When I go into the garden with a spade, and dig a bed, I feel such an exhilaration and health that I discover that I have been defrauding myself all this time in letting others do for me what I should have done with my own hands. Ralph Waldo Emerson (“Man the Reformer,” a lecture read before the Mechanics Apprentices’ Library Association, Boston, January 25, 1841.)

This morning, I walked out into the newly planted garden at our newly rehabbed house in Rockport, Maine, and paused, spying a squirrel, yawing mouth full of nut, who was going from plant to plant in search of the perfect home for his chestnut. Ahh, I thought he’s squirreling away something, creating a stash for the winter. Pulled into the squirrel’s world, I abandoned, for a moment, my concerns about the falling-apart world around us: hoards of starving people; over-population; ice caps melting; polar bears dying; environmental disasters; wildly gyrating stock markets; massive unemployment; the NBA lockout; the Greeks! The national debt! Ruthless dictators! A polarized society; a deadlocked Congress! Is it a function of age that I am more concerned--my sense of mortality causing me to ponder the world I will leave behind? Rather than going inside and saying the Metta Prayer 21 times (I’d done that already), I stayed my attention on the squirrel and my garden. How soothing it was to be among the flowers; to inhale their fragrance; to wonder at the bees; to observe the ways of the squirrels. As I quieted my mind, the last line of Candide floated
into my consciousness and (after silently offering thanks to my parents for my excellent liberal arts education), I smiled. Voltaire, speaking as Candide, whispered, “We must cultivate our garden.” Or, let’s abandon the cares of the world and turn our attention to what is before us. The final words of wisdom, the final line of the book, from a man who has seen many continents, much calamity and gnashing of teeth, has found and lost love, friends, gold, and returned home to buy a farm, live in community and begin a pastoral existence.

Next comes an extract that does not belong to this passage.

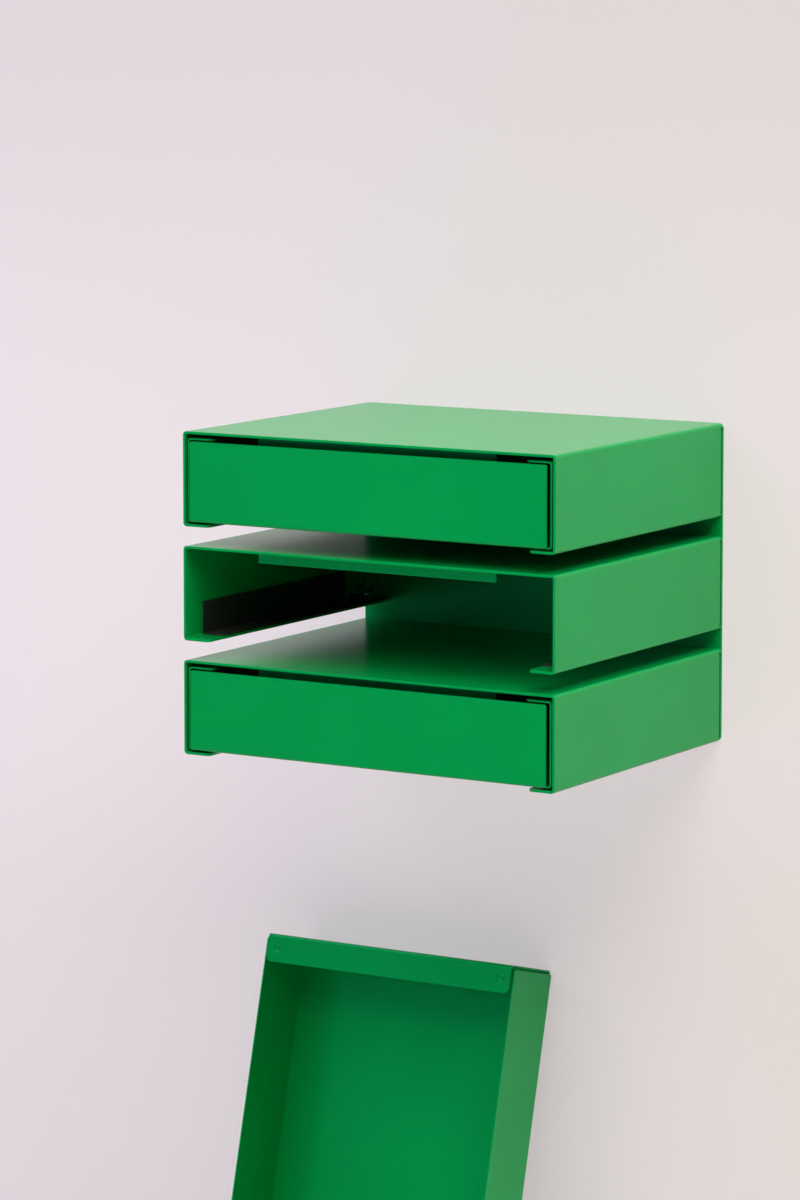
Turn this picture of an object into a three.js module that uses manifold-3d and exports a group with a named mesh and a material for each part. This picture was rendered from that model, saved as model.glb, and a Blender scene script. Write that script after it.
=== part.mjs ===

How like writing this is – cultivating our own words, sowing each word in a line on a page, shutting out, for a moment, the cares of the world. And how much more satisfying this farming of words is than paying attention to the world’s woes. Many authors have been gardeners. May Sarton, the American poet and novelist who lived in New England in her youth, as well as in her final years, says, “Gardening gives me back a sense of proportion about everything.” And Walt Whitman, “Give me odorous at sunrise a garden of beautiful flowers where I can walk undisturbed.” Listen to how poetic Nathaniel Hawthorne sounds when talking about his garden at the The Old Manse, his residence on the banks of the Concord River, “ I used to visit and revisit it a dozen times a day, and stand in deep contemplation over my vegetable progeny with a love that nobody could share or conceive of who had never taken part in the process of creation. It was one of the most bewitching sights in the world to observe a hill of beans thrusting aside the soil, or a row of early peas just peeping forth sufficiently to trace a line of delicate green.” I think of the expression “It’s nothing but a hill of beans” and marvel how a writer can change an ordinary bean into a line of poetry.

So, writers, I propose you cultivate your gardens, whatever form that might take.
Exercise: Choose five verbs, five nouns, five adjectives, five adverbs* from the
world of gardening, and create a short poem out of them.


Here’s a possible list:

Verbs: Cultivate, water, plant, nourish, turn over, mulch, splash, sprinkle, feed,
dig, hybridize, fertilize, focus, place, sow.

Nouns: Perennial, squash, seed, root, stem, juniper, sunflower, sweet pea, earth, soil, clay, rosemary.

Adjectives: Ochre, sweet, fragrant, lavender, spicy, woodsy, buttery, orchid-pink, juicy, crisp, wild.

Adverbs: Mindfully, carefully, artfully, gingerly, sequentially, playfully, seasonally, gently, deeply, naturally.

*I know I usually rant and rave about the use of adverbs, but they have their place and it’s fun to sprinkle them sparingly among the rows of words. (Yes, and that sentence has two adverbs!!)